Blackrock, Cork

suburbirelandcorkhistorysport
4 min read

The hurling club is called the Rockies, and they have won 32 Cork senior championships - more than any other club on the island. That fact tells you what kind of place Blackrock is. It is a Cork suburb now, swallowed by the city decades ago, but it still acts like a village. There is a square. There is a Sunday farmer's market. There is a castle on the river. There is a graveyard where the man who invented Boolean algebra is buried, in the grounds of St Michael's Church of Ireland on Church Road. Five kilometres from Cork city centre and stitched into it, Blackrock keeps a clear sense of where its edges are.
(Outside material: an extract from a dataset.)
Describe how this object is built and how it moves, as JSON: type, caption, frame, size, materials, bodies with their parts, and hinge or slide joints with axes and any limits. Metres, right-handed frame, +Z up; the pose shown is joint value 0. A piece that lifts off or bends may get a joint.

From Fishing Village to Suburb

Blackrock was once a small fishing village distinct from Cork, separated by fields and the curve of the River Lee. As Cork expanded south and east through the 19th and 20th centuries, the fields disappeared and the village became a suburb. The transition wasn't accidental - in 1850 the narrow-gauge Cork, Blackrock and Passage Railway opened its station here, pulling commuter traffic between the village and the city. The line ran until September 1932. From 1898 to 1931 an electric tram system also connected Blackrock to Cork, courtesy of the Cork Electric Tramways and Lighting Company. The old railway line is now a walking and cycling route. Three city bus services - the 202, 212 and 215 - cover the territory the rails and trams once did.

The Castle and the Marina

Blackrock Castle stands a short walk from the village, a 16th-century coastal defence that took its present mock-baronial shape in the 19th. It now houses an observatory and planetarium. The Marina - despite the name, a tree-lined avenue rather than a boat marina - runs west from Blackrock along the southern bank of the Lee, past Páirc Uí Chaoimh stadium and toward the city. Rowers train in the river. Walkers and cyclists use the avenue. The Atlantic Pond, drained from old marshland in the shadow of the stadium, has been claimed by ducks, swans, and the casual joggers who circle it most mornings.
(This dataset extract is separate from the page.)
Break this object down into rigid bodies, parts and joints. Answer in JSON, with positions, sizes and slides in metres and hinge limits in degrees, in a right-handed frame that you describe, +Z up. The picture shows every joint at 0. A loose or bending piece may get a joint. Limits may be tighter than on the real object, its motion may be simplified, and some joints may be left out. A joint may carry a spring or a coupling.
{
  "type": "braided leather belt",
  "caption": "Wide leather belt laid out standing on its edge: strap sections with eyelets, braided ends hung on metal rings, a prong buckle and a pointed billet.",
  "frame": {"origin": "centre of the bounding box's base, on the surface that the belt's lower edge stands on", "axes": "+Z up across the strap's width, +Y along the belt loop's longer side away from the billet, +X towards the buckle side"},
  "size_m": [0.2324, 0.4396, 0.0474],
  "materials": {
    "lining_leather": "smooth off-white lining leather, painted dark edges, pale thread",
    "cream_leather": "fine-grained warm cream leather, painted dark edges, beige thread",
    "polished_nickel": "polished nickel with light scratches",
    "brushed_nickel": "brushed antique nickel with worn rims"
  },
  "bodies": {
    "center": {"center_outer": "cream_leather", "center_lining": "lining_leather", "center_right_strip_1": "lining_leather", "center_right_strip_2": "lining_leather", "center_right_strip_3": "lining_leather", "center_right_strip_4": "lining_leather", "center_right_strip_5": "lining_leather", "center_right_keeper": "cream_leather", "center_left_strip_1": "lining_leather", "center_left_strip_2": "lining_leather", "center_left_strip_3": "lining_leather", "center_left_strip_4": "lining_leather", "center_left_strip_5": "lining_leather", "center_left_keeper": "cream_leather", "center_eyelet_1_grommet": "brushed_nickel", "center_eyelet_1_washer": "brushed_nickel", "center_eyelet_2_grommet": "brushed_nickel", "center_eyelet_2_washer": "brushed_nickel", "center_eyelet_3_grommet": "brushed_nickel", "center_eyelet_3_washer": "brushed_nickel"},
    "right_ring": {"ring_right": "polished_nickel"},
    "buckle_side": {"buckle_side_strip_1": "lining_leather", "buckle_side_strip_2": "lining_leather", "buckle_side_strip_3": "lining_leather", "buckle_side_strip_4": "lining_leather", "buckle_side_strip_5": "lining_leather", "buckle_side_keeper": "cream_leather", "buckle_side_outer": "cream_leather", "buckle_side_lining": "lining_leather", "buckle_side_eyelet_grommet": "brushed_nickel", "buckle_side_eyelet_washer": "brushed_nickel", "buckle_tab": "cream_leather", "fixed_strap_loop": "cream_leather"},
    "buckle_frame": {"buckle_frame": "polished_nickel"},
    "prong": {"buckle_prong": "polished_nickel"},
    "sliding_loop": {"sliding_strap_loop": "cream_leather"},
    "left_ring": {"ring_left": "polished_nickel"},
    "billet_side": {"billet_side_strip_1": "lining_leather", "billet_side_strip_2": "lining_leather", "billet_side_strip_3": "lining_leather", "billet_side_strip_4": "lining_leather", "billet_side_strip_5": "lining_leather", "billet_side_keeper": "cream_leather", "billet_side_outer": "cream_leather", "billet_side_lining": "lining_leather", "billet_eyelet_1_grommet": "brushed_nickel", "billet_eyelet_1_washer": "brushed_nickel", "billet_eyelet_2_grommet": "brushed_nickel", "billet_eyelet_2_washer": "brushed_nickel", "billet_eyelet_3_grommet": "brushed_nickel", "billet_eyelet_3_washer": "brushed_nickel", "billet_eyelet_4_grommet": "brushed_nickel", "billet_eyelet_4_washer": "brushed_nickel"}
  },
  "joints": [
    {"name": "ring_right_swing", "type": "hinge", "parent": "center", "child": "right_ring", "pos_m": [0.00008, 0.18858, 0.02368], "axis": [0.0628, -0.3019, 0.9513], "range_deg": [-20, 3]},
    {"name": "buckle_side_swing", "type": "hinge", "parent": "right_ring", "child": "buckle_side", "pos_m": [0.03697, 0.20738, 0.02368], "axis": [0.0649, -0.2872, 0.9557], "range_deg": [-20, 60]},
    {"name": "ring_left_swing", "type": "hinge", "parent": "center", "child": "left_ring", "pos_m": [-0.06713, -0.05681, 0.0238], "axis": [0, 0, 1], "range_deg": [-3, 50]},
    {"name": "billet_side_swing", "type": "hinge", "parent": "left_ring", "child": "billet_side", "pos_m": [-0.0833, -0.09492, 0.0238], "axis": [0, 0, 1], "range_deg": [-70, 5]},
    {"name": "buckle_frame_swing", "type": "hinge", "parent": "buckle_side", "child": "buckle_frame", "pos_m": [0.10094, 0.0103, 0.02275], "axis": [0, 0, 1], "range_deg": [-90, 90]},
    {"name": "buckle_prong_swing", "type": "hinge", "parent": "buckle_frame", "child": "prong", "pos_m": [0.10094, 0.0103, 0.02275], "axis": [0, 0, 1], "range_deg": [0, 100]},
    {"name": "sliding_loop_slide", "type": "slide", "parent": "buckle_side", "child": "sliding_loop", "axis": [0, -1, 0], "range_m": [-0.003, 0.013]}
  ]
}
Where William Penn May Have Sailed

Above the Marina sit the ruins of Dundanion Castle, hard to access but visible if you know where to look. From this spot, by local tradition, William Penn departed in 1682 on his first voyage to America - the journey that would lead to the founding of Pennsylvania. The link between a small ruin in Cork and the Quaker state on the Delaware River is one of those connections that depends on which sources you trust. The 'reputedly' in the story does some heavy lifting. But Penn did sail from Cork, and Dundanion was where he stayed when he did. The ruin is half-claimed by ivy now, a quiet site that played a small but real role in the founding of an American colony.
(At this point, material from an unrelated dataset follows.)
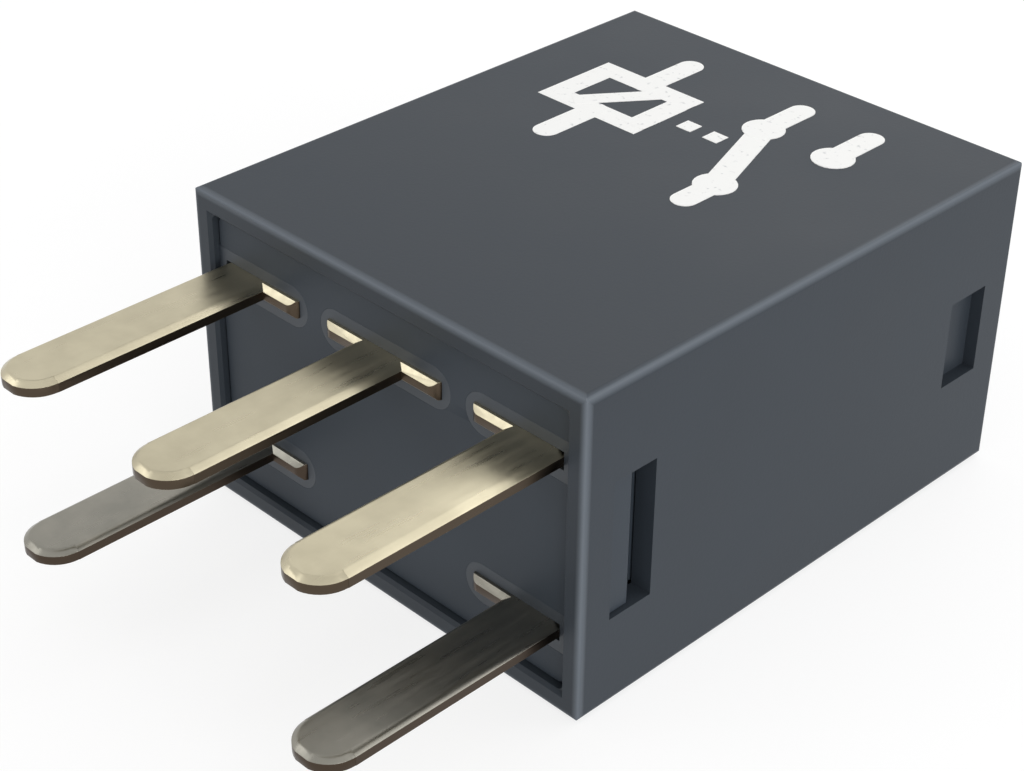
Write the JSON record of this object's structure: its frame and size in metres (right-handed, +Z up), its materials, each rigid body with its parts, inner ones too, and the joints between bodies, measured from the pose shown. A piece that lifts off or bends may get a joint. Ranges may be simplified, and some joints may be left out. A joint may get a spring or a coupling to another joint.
{
  "type": "automotive relay",
  "caption": "Plug-in automotive changeover relay with flat blade terminals, moulded cover and a working hinged armature inside.",
  "frame": {"origin": "centre of the whole relay's outline, blades included, on the surface it lies on", "axes": "+Z up through the thickness, +X along the row of blades, -Y the way the blades point"},
  "size_m": [0.0226, 0.0382, 0.015],
  "materials": {
    "cover": "satin moulded plastic, dark blue-grey",
    "base": "satin moulded plastic, darker than the cover",
    "seal": "glossy cured sealing resin",
    "blade": "tin-plated copper alloy, satin",
    "yoke": "bright zinc-plated soft iron",
    "core": "turned soft iron",
    "armature": "bright zinc-plated soft iron",
    "bobbin": "natural-coloured moulded plastic",
    "winding": "enamelled copper wire",
    "spring": "rolled spring bronze",
    "rivet": "plated steel",
    "contact": "polished silver alloy",
    "resistor": "lacquered film resistor",
    "wire": "tinned wire"
  },
  "bodies": {
    "relay": {"cover": "cover", "base": "base", "terminal_30": "blade", "terminal_85": "blade", "terminal_86": "blade", "terminal_87": "blade", "terminal_87a": "blade", "seal_30": "seal", "seal_85": "seal", "seal_86": "seal", "seal_87": "seal", "seal_87a": "seal", "yoke": "yoke", "core": "core", "bobbin": "bobbin", "winding": "winding", "lead_85": "winding", "lead_86": "winding", "resistor": "resistor", "resistor_wires": "wire", "yoke_rivets": "rivet", "open_contact": "contact", "closed_contact": "contact"},
    "armature": {"armature": "armature", "contact_spring": "spring", "armature_rivets": "rivet", "moving_contact": "contact"}
  },
  "joints": [
    {"name": "armature_pivot", "type": "hinge", "parent": "relay", "child": "armature", "pos_m": [-0.0092, 0.01344, 0.0075], "axis": [0, 0, 1], "range_deg": [-2.6, 0], "stiffness_Nm_per_rad": 0.02, "springref_deg": 8.59, "deforming": ["contact_spring"]}
  ]
}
The Rockies and the Boat Clubs

Blackrock GAA is officially Blackrock National Hurling Club. Three All-Ireland Senior Club Hurling Championships, five pre-1970 All-Ireland titles, 32 Cork senior championships - the trophy cabinet is the deepest in Cork city. The club's grounds on Church Road are where local hurling identity is made and re-made. Down at the river, Cork Boat Club, Lee Rowing Club and Shandon Rowing Club share a stretch of water that has been used for racing shells since the 19th century. The Beaumont area hosts the under-age section of Avondale United football club. There is a tennis club, a karate club, a bowls club. The density of organised sport in Blackrock is unusual for a suburb its size.

Boole's Church

George Boole - professor at University College Cork, inventor of the algebra that runs every computer made - lived in neighbouring Ballintemple while teaching. In December 1864 he walked three miles to the university in a rainstorm, gave his lecture in wet clothes, and died of pneumonia within weeks. He is buried in the grounds of St Michael's Church of Ireland on Church Road, in Blackrock. The grave is unassuming. There is no large monument. Thomas Deane, the Victorian architect, built a home on the grounds of Dundanion Castle, and his son and grandson - both also architects of note - lived in the area. The Labour Party politician Timothy Quill also called Blackrock home. For a suburb of a regional Irish city, that is a remarkable density of consequential lives.

From the Air

Located at 51.90°N, 8.41°W in south-east Cork, between the River Lee and Cork Harbour. From altitude Blackrock reads as the dense edge of Cork city where suburban housing meets the river. Blackrock Castle's distinctive turrets sit on a small headland to the east of the village core; Páirc Uí Chaoimh and the Atlantic Pond are visible upriver. Cork Airport (EICK) is about 5 km south-west; Cork city centre is 2 km north-west.